COLLECTED MATERIAL:
********************

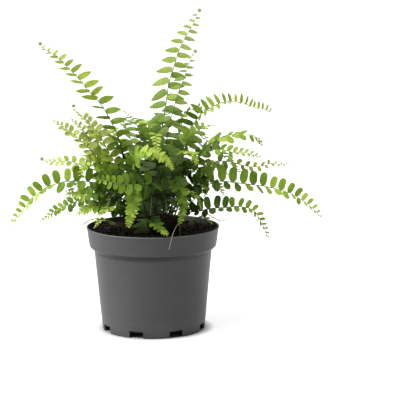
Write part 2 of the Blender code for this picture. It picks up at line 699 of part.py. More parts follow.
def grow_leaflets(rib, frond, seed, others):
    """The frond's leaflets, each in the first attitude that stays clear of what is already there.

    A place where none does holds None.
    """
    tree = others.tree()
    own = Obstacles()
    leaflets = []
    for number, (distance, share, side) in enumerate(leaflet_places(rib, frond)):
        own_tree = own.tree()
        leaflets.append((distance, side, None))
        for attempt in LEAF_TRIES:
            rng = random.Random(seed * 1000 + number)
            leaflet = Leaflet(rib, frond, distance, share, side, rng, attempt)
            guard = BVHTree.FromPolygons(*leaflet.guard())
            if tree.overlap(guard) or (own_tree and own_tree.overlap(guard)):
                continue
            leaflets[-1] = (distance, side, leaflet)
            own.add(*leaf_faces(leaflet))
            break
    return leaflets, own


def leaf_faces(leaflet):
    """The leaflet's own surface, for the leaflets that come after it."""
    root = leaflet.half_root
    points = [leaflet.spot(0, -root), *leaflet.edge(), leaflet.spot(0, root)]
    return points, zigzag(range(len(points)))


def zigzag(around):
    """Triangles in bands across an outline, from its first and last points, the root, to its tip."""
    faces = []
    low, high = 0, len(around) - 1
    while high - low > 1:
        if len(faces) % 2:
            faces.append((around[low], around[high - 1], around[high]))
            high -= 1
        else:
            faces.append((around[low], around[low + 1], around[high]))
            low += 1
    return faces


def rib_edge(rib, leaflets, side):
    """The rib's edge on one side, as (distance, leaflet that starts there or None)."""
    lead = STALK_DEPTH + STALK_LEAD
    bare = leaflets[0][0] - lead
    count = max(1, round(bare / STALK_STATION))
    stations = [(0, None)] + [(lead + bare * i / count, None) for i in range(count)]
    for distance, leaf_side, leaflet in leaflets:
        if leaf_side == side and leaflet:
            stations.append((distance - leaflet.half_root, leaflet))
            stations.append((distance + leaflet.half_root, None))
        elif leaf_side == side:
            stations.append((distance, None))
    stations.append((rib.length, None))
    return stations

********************

DO THIS: Emit, unaltered, the lines from the top of the listing down through the line that holds "is already there."; emit nothing else.

ANSWER TO THIS TASK:
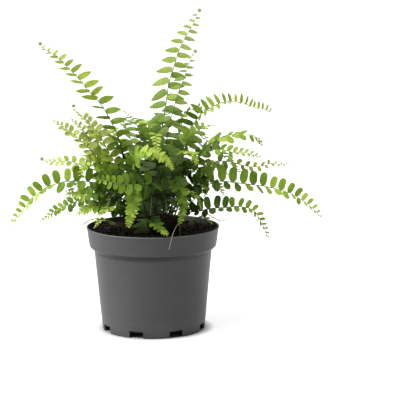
Write part 2 of the Blender code for this picture. It picks up at line 699 of part.py. More parts follow.
def grow_leaflets(rib, frond, seed, others):
    """The frond's leaflets, each in the first attitude that stays clear of what is already there.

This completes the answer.